Both the theoretical analysis and simulation verification results revealed that the actual interferogram under rectangular sampling is influenced by the SMTF of FTS. In the reconstructed spectrum, this influence is evident as the product of the actual spectrum and a $\mathrm{sinc}$ function, which varies with different values of $m$. The integration time has varying effects on the reconstructed spectrum. It was observed that, when the condition shown in Equation (12) is met, the rectangular sampling step allows for accurate spectrum reconstruction within an acceptable error range. At this time, SMTF can reach 0.9. However, outside of this range, there are also some values that can meet the accuracy requirements of the constructed spectrum.

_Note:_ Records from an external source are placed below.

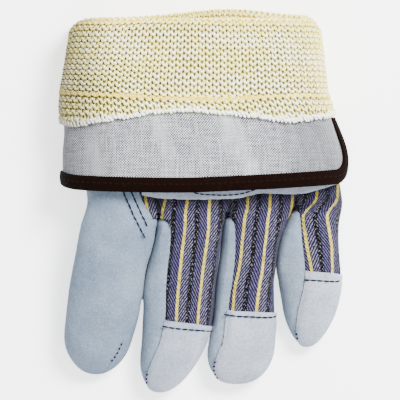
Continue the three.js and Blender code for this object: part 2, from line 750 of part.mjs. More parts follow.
function tapeRing({ at, y, lean, sign }) {
  const out = -tapeGap - tape;
  const deep = canvas + tapeGap + tape;
  const wide = tapeWidth + out;
  const profile = [
    [wide, out], [out, out], [out, deep], [wide, deep],
    [wide, canvas + tapeGap], [wide / 2, canvas + tapeGap], [-tapeGap, canvas + tapeGap],
    [-tapeGap, -tapeGap], [wide / 2, -tapeGap], [wide, -tapeGap],
  ];
  const half = ringHalfLength(at);
  return profile.map(([inward, inset]) => {
    const alongRing = at - sign * (inward * Math.sin(lean)) / half;
    const up = y + inward * Math.cos(lean);
    return ringPoint(alongRing, up, canvasInset(alongRing, up) + inset);
  });
}
addPiece("cuff_binding", ringBody(tapePath().map(tapeRing)), looks.darkTape);

// Knit liner: outer leg over the canvas, the roll at the fold, inner leg inside the hand

function handSection(y, inset) {
  const per = 14;             // points across each finger's column
  const above = fingers.flatMap((_, i) =>
    range(per, (j) => skin(i, 1, mix(0, Math.PI, j / per), y, inset, 0)));
  const below = [...fingers.keys()].reverse().flatMap((i) =>
    range(per, (j) => skin(i, -1, mix(Math.PI, 0, j / per), y, inset, 0)));
  return { above: [...above, below[0]], below: [...below, above[0]].reverse() };
}

function alongLine(points, share) {
  const lengths = [0];
  for (let k = 1; k < points.length; k += 1) {
    const [a, b] = [points[k - 1], points[k]];
    lengths.push(lengths[k - 1] + Math.hypot(b[0] - a[0], b[2] - a[2]));
  }
  const run = clamp01(share) * lengths[lengths.length - 1];
  let k = 1;
  while (k < lengths.length - 1 && lengths[k] < run) k += 1;
  const part = (run - lengths[k - 1]) / (lengths[k] - lengths[k - 1]);
  return [0, 1, 2].map((axis) => mix(points[k - 1][axis], points[k][axis], part));
}

const innerFace = leather + linerClear;

function linerInner(at, y, inset) {
  const section = handSection(y, innerFace + inset);
  return alongLine(at >= 0 ? section.above : section.below, Math.abs(at));
}

function rimAt(at) {
  const p = ringPoint(at, rim.measuredAt, 0);
  const height = (p[2] - slitFloor) / rim.halfHeight;
  const bow = rim.bow * Math.exp(-(((p[0] - rim.bowAt) / rim.bowWidth) ** 2));
  const far = height > 0 ? rim.back : rim.palm + bow;
  return mix(rim.side, far, smooth(Math.abs(height) * rim.steep));
}

function linerRing(at) {
  const top = rimAt(at) - foldRadius;
  const outerLeg = [edgeAt("knit", at), ...cuffLevels, top];
  const innerLeg = [1, 0.5, 0].map((s) => mix(linerDepth, top, s));
  const rollSteps = 5;
  const roll = (outset) => range(rollSteps - 1, (k) => {
    const turn = Math.PI * ((k + 1) / rollSteps);
    const a = ringPoint(at, top, outset);
    const b = linerInner(at, top, knit - outset);
    const share = (1 - Math.cos(turn)) / 2;
    const rise = (foldRadius - outset) * Math.sin(turn);
    return [mix(a[0], b[0], share), top + rise, mix(a[2], b[2], share)];
  });
  return [
    ...outerLeg.map((y) => ringPoint(at, y, 0)),
    ...roll(0),
    ...innerLeg.map((y) => linerInner(at, y, knit)),
    ...innerLeg.reverse().map((y) => linerInner(at, y, 0)),
    ...roll(knit).reverse(),
    ...outerLeg.reverse().map((y) => ringPoint(at, y, knit)),
  ];
}
const linerStations = [...stations, ...slitStations.slice(1, -1)];
addPiece("knit_liner", ringBody(linerStations.map(linerRing), { loop: true }), looks.knitted);

export default glove;
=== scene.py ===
import math

import bpy
import numpy as np
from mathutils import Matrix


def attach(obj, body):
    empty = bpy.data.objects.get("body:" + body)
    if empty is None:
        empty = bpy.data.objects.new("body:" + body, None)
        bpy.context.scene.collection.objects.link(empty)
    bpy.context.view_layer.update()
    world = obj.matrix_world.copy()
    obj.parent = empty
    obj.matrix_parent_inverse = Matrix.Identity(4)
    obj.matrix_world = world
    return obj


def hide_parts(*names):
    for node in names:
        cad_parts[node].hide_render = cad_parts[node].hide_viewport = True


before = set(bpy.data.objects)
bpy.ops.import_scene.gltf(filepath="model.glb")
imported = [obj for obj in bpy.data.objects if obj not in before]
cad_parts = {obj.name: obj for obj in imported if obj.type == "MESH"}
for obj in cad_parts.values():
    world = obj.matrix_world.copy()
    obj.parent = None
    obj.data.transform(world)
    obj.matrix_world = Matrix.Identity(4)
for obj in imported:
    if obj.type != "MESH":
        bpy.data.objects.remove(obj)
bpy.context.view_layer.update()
print("frame loaded")

# Sizes below are in millimetres and become metres when a mesh is made.
mm = 0.001
fullTurn = 2 * math.pi

# The camera looks straight down at the back of the hand, from far off

cameraSettings = {"middle": (-2.0, 0.0, 20.0), "viewWidth": 188.0, "lens": 300.0, "sensor": 36.0,
                  "clip": (0.05, 10)}


def makeCamera():
    x, y, z = cameraSettings["middle"]
    distance = cameraSettings["viewWidth"] * cameraSettings["lens"] / cameraSettings["sensor"]
    data = bpy.data.cameras.new("photoCamera")
    data.lens, data.sensor_width = cameraSettings["lens"], cameraSettings["sensor"]
    data.clip_start, data.clip_end = cameraSettings["clip"]
    camera = bpy.data.objects.new("photoCamera", data)
    camera.location = (x * mm, y * mm, (z + distance) * mm)
    bpy.context.scene.collection.objects.link(camera)
    bpy.context.scene.camera = camera


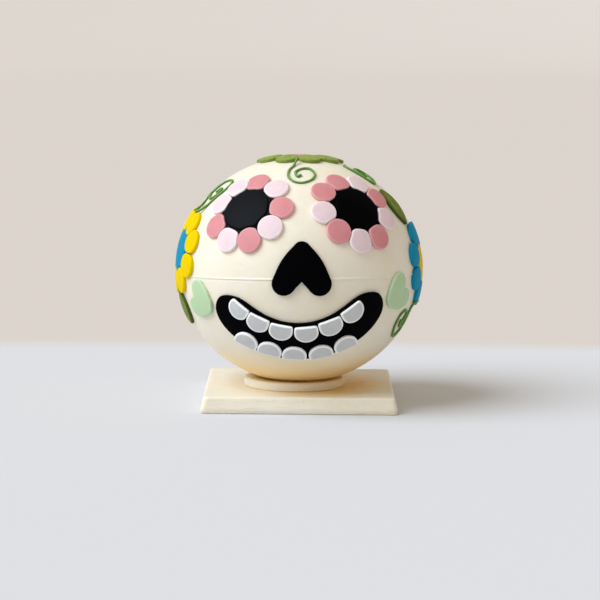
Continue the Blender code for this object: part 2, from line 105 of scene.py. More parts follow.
# Hearts: the lobes' radius, how far each lies from the axis, the distance from them to the
# tip, the tip's radius, the notch's depth towards the tip, the middle's share of the length,
# and how far the sides bulge
NOSE_HEART = (0.0069, 0.0104, 0.0245, 0.0053, 0.0014, 0.30, 0.0013)
RIGHT_CHEEK_HEART = (0.0059, 0.0058, 0.0141, 0.0070, -0.0022, 0.22, 0.0008)
LEFT_CHEEK_HEART = (0.0059, 0.0058, 0.0141, 0.0070, -0.0027, 0.22, 0.0008)
NOSE = (1.4, 2.5, 89)
LEFT_CHEEK = (-53.6, -12.0, -27)
RIGHT_CHEEK = (53.7, -9.3, -145)

# Grin: a crescent round a point above it
MOUTH = (0.0, -25.0)
MOUTH_PIVOT = (-0.0003, 0.0518)
MOUTH_RADIUS = 0.0613
MOUTH_REACH = 53.3
MOUTH_TURN = 0.8
MOUTH_HALF_WIDTH = 0.0135
MOUTH_END_SHARPNESS = 8.0
MOUTH_END_ROUNDNESS = 1.57
MOUTH_SPINE_SHARE = 0.90

# Teeth: discs with a slice cut off, each at an angle from straight down, a distance from the
# crescent's pivot and a radius
TOOTH_CUT = 0.0030
TOOTH_TILT = 0.78
UPPER_TEETH = ((-39.9, 0.0540, 0.0068), (-26.3, 0.0524, 0.0073), (-11.2, 0.0520, 0.0073),
               (4.8, 0.0523, 0.0073), (20.5, 0.0520, 0.0075), (36.2, 0.0526, 0.0074))
LOWER_TEETH = ((-26.2, 0.0713, 0.0073), (-14.3, 0.0702, 0.0073), (-2.2, 0.0704, 0.0073),
               (10.6, 0.0712, 0.0073), (23.0, 0.0716, 0.0073))

# Leaves: place, the way the leaf points, its length, how high its top stands
LEFT_LEAF = (-76.0, -17.0, -74, 0.0210, 0.0020)
RIGHT_LEAF = (68.9, 32.3, 101, 0.0264, 0.0020)
LEAF_WIDTH = 0.0145
LEAF_SPINE_SHARE = 0.92

# Piped curls: place, then the strokes of the nozzle, each by the places it passed through:
# east, north and, where it ran over other pieces, how high over the ball
FOREHEAD_CURL = (2.7, 55.1)
FOREHEAD_STROKES = ((
    (-0.0014, 0.0196, 0.0024), (-0.0026, 0.0165, 0.0016), (-0.0043, 0.0126), (-0.0073, 0.0068),
    (-0.0080, -0.0007), (-0.0048, -0.0064), (0.0005, -0.0078), (0.0062, -0.0044), (0.0083, 0.0015),
    (0.0059, 0.0076), (0.0010, 0.0082), (-0.0034, 0.0040), (-0.0024, -0.0013), (0.0000, 0.0004)),)
LEFT_CURL = (-67.8, 41.0)
LEFT_STROKES = ((
    (-0.0050, -0.0151, 0.0024), (-0.0048, -0.0119, 0.0010), (-0.0058, -0.0065), (-0.0066, -0.0006),
    (-0.0050, 0.0052), (-0.0020, 0.0102), (0.0037, 0.0124), (0.0084, 0.0110), (0.0102, 0.0069),
    (0.0092, 0.0018), (0.0068, -0.0034), (0.0042, -0.0084), (0.0010, -0.0132, 0.0010),
    (-0.0022, -0.0158, 0.0024)), (
    (-0.0062, 0.0002), (-0.0022, -0.0036), (0.0016, -0.0040), (0.0050, -0.0010), (0.0052, 0.0036),
    (0.0029, 0.0042), (0.0009, 0.0006)))
RIGHT_UPPER_CURL = (74.0, 54.5)
RIGHT_UPPER_STROKES = ((
    (-0.0058, 0.0130), (-0.0077, 0.0095), (-0.0080, 0.0061), (-0.0077, 0.0009), (-0.0068, -0.0043),
    (-0.0045, -0.0094), (0.0010, -0.0080), (0.0060, -0.0030), (0.0070, 0.0025), (0.0035, 0.0064),
    (-0.0020, 0.0066), (-0.0046, 0.0030), (-0.0032, -0.0012), (0.0004, -0.0018)),)
RIGHT_LOWER_CURL = (67.0, -25.0)
RIGHT_LOWER_STROKES = ((
    (0.0112, 0.0140, 0.0024), (0.0098, 0.0120, 0.0008), (0.0084, 0.0086), (0.0062, 0.0045),
    (0.0056, -0.0010), (0.0045, -0.0062), (-0.0006, -0.0097), (-0.0060, -0.0046), (-0.0077, 0.0009),
    (-0.0060, 0.0060), (-0.0008, 0.0086), (0.0024, 0.0055), (0.0008, 0.0015), (0.0012, -0.0028),
    (-0.0016, -0.0010), (-0.0022, 0.0026)),)

# Points along the outlines and steps over the edges
DISC_POINTS = 64
WIDE_DISC_POINTS = 120
HEART_POINTS = 120
HEART_ARC_POINTS = 30
MOUTH_POINTS = 220
LEAF_POINTS = 72
CURL_STEPS = 12
CURL_SIDES = 14
EDGE_STEPS = 6
INNER_SHARES = (0.95, 0.88, 0.78, 0.64, 0.48, 0.32, 0.16)
BALL_LEVELS = 120
SEAM_LEVELS = 18
PLATE_POINTS = 320
PLATE_TOP_RINGS = 36
FOOT_POINTS = 160
DISH_SHARES = (0.90, 0.85, 0.80, 0.75, 0.70, 0.6, 0.5, 0.3, 0.0)

# Cut edges of the paste: how softly pressed corners turn, how far the painted rim highlight
# or shade reaches in, how far the underside is drawn in, the lowest ring of the side, and how
# much of a piece an edge may take up
CORNER_SOFTNESS = 14
RIM_WIDTH = 0.0014
UNDERSIDE_INSET = 0.0003
SIDE_INSET = 0.00005
SIDE_SHARE = 0.3
MOST_INSET_SHARE = 0.85

# Piped lines: the knots at their start and end, how far these reach along the line, how much
# the line's width wanders, how high its middle lies in half widths, and the steps that close it
START_KNOT = 0.35
END_KNOT = 0.25
KNOT_REACH = 0.05
LINE_WANDER = 0.14
LINE_REST = 0.75
CLOSING_STEPS = 3

# The melted seam: how far it reaches in ridge widths, its groove's depth and drop as shares of
# the ridge, and its mean strength and how much that wanders
SEAM_REACH = 5
GROOVE_DEPTH = 0.30
GROOVE_DROP = 1.9
SEAM_STRENGTH = 0.75
SEAM_WANDER = 0.45

# How each surface wanders: about how far apart its bumps lie, and the seed of the noise
SEAM_WAVES = (0.35, 5)
BALL_WAVES = (0.030, 3)
PLATE_TOP_WAVES = (0.011, 11)
PLATE_SIDE_WAVES = (0.016, 12)
FOOT_WAVES = (0.6, 21)
OUTLINE_WAVES = 0.006
PASTE_WAVES = 0.005
LINE_WAVES = 0.003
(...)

Our simulation analysis also revealed that, due to the inherent under-sampling characteristics of bandpass sampling, using the average value $\overline{\mathrm{SMTF}}$ as the MTF criterion (specifically, Equation (13)) provides a more suitable range of integration sampling times that meet the tolerance requirements of the reconstruction spectrum. Therefore, in the practical implementation of systems, Equation (13) can be considered the fundamental design and analysis criterion for integration sampling in BPS-FTS.

Our theoretical analysis further indicated that changes in integration time can cause periodic and significant distortion in the reconstructed spectrum, with a period of $T$, which is shown in Equation (9). This distortion is influenced by the values of $m$ and $k$ and becomes more pronounced as the integration time increases. It can even make the relative spectral deviation reach 39.29%, and the SCM is reduced to 63.67%. Consequently, in BPS-FTS, while it is possible to extend the sampling interval, the integration time for sampling cannot be arbitrarily increased based solely on the increased sampling interval; instead, it must adhere to the constraints mentioned earlier. This also confirms the correctness of Equation (13) from another aspect.